Entries with model source code:
-=-=-
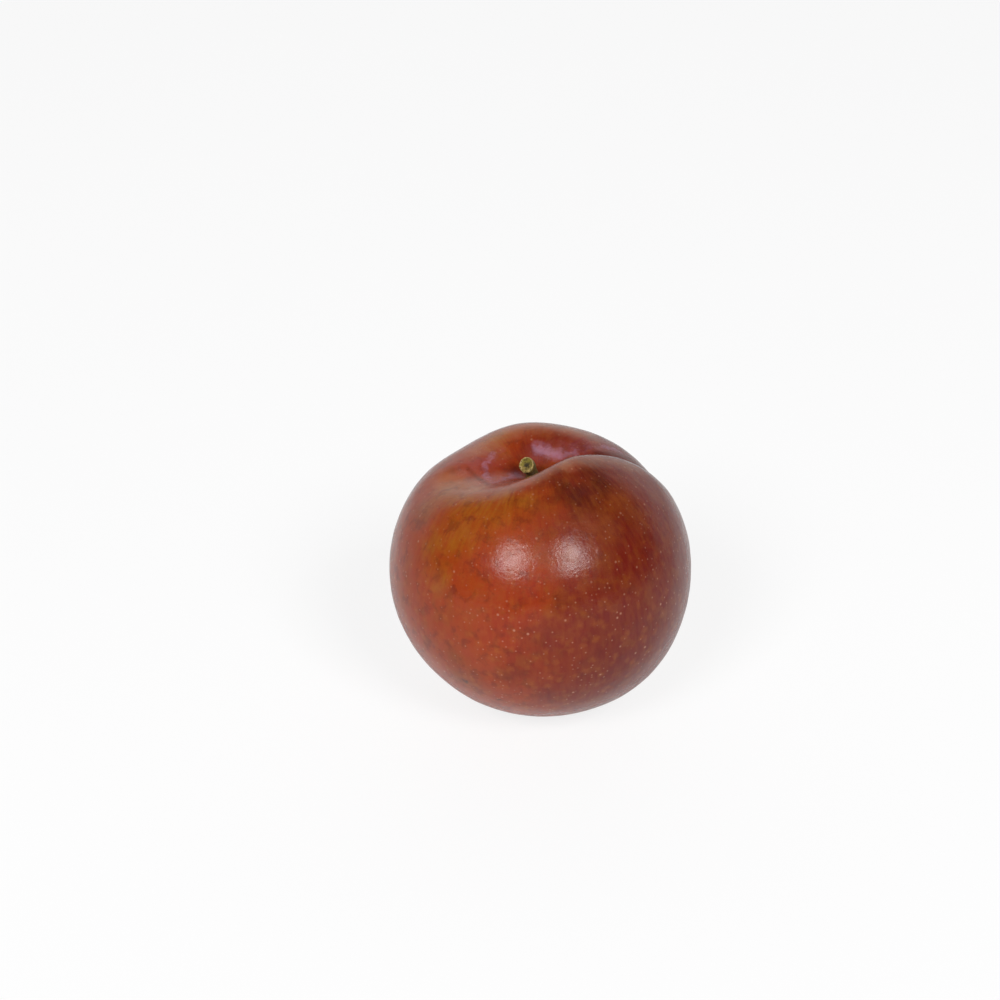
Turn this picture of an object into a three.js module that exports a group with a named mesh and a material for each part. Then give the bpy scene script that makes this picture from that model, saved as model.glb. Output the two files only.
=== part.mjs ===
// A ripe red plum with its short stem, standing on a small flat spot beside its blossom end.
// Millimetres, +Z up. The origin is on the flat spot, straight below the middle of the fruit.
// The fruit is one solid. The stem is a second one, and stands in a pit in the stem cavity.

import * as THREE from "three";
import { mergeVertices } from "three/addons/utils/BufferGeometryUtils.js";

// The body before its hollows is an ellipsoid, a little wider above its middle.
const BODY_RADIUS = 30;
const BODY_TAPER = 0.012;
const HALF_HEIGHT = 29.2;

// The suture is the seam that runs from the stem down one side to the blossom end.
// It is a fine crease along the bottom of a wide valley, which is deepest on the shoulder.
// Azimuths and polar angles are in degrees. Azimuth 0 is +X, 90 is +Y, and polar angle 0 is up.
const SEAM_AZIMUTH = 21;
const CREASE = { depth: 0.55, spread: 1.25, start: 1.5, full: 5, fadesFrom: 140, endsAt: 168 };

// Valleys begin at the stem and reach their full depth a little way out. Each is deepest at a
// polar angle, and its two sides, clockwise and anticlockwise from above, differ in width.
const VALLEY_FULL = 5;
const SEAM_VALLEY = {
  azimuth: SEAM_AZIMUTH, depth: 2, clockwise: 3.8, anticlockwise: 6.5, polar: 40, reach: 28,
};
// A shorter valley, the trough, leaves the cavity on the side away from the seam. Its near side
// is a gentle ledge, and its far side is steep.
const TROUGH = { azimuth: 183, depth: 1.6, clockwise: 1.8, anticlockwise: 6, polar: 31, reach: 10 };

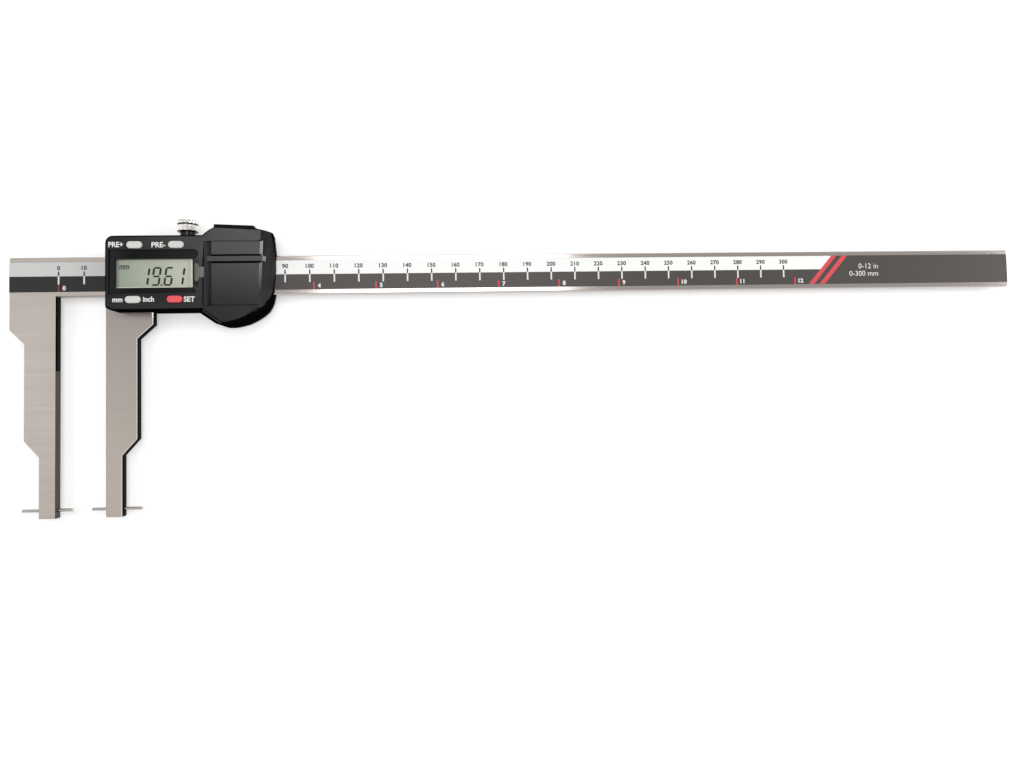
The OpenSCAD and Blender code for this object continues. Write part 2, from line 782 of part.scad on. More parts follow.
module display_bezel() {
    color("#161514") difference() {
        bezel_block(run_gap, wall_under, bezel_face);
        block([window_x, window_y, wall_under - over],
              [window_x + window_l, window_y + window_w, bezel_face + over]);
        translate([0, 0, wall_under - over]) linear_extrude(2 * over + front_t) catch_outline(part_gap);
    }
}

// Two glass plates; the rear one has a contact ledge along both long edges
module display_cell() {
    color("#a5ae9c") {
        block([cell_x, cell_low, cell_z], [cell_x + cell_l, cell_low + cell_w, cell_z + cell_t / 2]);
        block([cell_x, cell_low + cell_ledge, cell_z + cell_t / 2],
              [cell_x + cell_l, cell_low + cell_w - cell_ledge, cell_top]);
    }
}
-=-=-
# [PROBLEM STATEMENT]
All of the entries need to be reproduced exactly; please write them out.

# [EXERCISE SOLUTION]
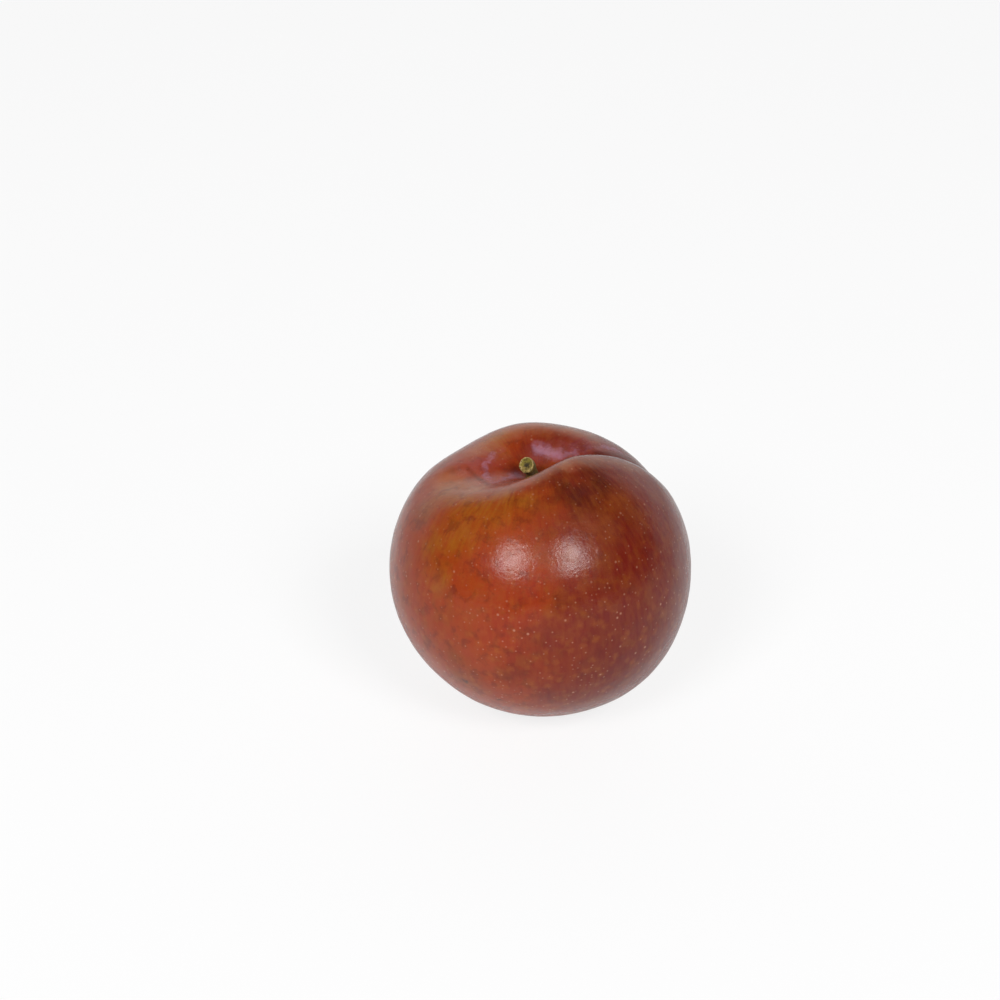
Turn this picture of an object into a three.js module that exports a group with a named mesh and a material for each part. Then give the bpy scene script that makes this picture from that model, saved as model.glb. Output the two files only.
=== part.mjs ===
// A ripe red plum with its short stem, standing on a small flat spot beside its blossom end.
// Millimetres, +Z up. The origin is on the flat spot, straight below the middle of the fruit.
// The fruit is one solid. The stem is a second one, and stands in a pit in the stem cavity.

import * as THREE from "three";
import { mergeVertices } from "three/addons/utils/BufferGeometryUtils.js";

// The body before its hollows is an ellipsoid, a little wider above its middle.
const BODY_RADIUS = 30;
const BODY_TAPER = 0.012;
const HALF_HEIGHT = 29.2;

// The suture is the seam that runs from the stem down one side to the blossom end.
// It is a fine crease along the bottom of a wide valley, which is deepest on the shoulder.
// Azimuths and polar angles are in degrees. Azimuth 0 is +X, 90 is +Y, and polar angle 0 is up.
const SEAM_AZIMUTH = 21;
const CREASE = { depth: 0.55, spread: 1.25, start: 1.5, full: 5, fadesFrom: 140, endsAt: 168 };

// Valleys begin at the stem and reach their full depth a little way out. Each is deepest at a
// polar angle, and its two sides, clockwise and anticlockwise from above, differ in width.
const VALLEY_FULL = 5;
const SEAM_VALLEY = {
  azimuth: SEAM_AZIMUTH, depth: 2, clockwise: 3.8, anticlockwise: 6.5, polar: 40, reach: 28,
};
// A shorter valley, the trough, leaves the cavity on the side away from the seam. Its near side
// is a gentle ledge, and its far side is steep.
const TROUGH = { azimuth: 183, depth: 1.6, clockwise: 1.8, anticlockwise: 6, polar: 31, reach: 10 };

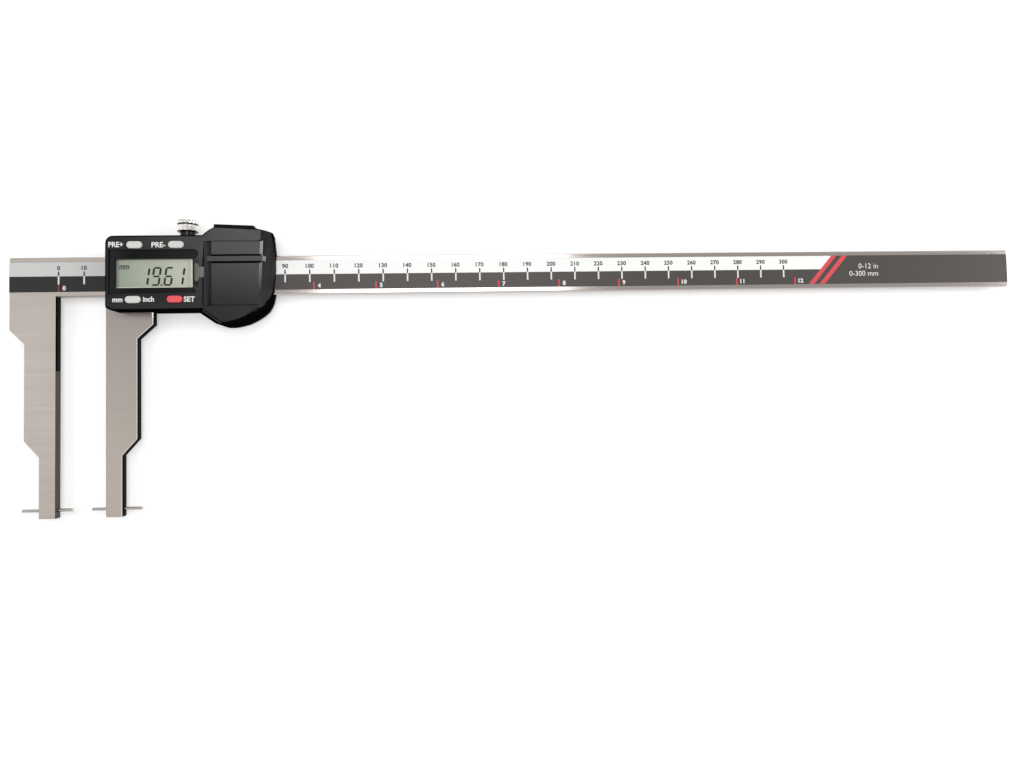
The OpenSCAD and Blender code for this object continues. Write part 2, from line 782 of part.scad on. More parts follow.
module display_bezel() {
    color("#161514") difference() {
        bezel_block(run_gap, wall_under, bezel_face);
        block([window_x, window_y, wall_under - over],
              [window_x + window_l, window_y + window_w, bezel_face + over]);
        translate([0, 0, wall_under - over]) linear_extrude(2 * over + front_t) catch_outline(part_gap);
    }
}

// Two glass plates; the rear one has a contact ledge along both long edges
module display_cell() {
    color("#a5ae9c") {
        block([cell_x, cell_low, cell_z], [cell_x + cell_l, cell_low + cell_w, cell_z + cell_t / 2]);
        block([cell_x, cell_low + cell_ledge, cell_z + cell_t / 2],
              [cell_x + cell_l, cell_low + cell_w - cell_ledge, cell_top]);
    }
}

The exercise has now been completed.